Gadgil, after the kind of indignation his report had caused in the state, said he would not comment on the issue. The Gadgil report prohibits all manner of constructions on hill slopes, a terrain the report had classified as ecologically sensitive zone one (ESZ-I).
KFRI's Sajeev recommended an adaptive approach. “It is not as if people don't live in disaster-prone areas. It is just that they are sensible enough to adapt to the topography of these areas,” he said. Take Maldives, for instance. The maximum elevation from sea level is four metres, which means the island is in trouble if a four-metre wave sweeps the shore. Or take Nepal, which regularly witnesses this phenomenon called 'mountain building' or upheaval of mountains. Mountains just lift themselves up, tip, and shower a cascade of rocks and boulders to the plains below.
“People survive in these regions because they have evolved architecture suitable to the terrain,” Sajeev said. “In the high ranges of Idukki we have constructions suitable for midlands and coastal areas.

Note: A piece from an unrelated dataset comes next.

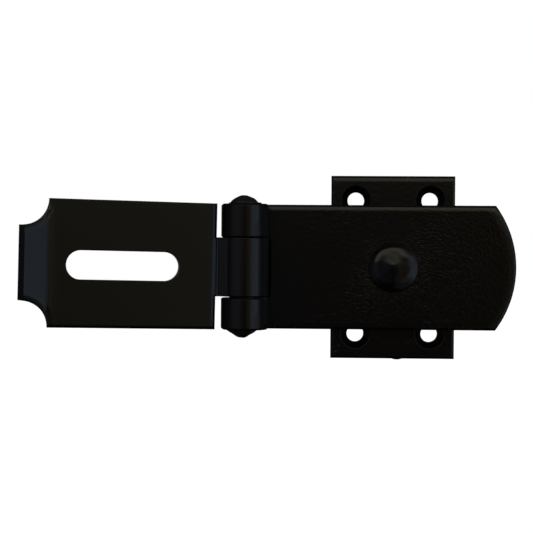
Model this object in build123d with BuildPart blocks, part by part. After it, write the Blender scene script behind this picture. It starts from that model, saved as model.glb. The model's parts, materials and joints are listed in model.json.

The settlers have still not adapted to the peculiarities of high ranges,” he said.
Ecologist Soman, too, felt so. “They don't have multi-storeyed building along the slopes of the Alps mountains in Europe. The architecture should blend with the terrain,” he said. He was also critical of politicians who were against prohibiting unbridled constructions in Idukki.
Sridhar said there was no need to rehabilitate people on a mass scale. “But a new development strategy has to be evolved through a participatory process,” he said. Precisely what the Gadgil report had recommended.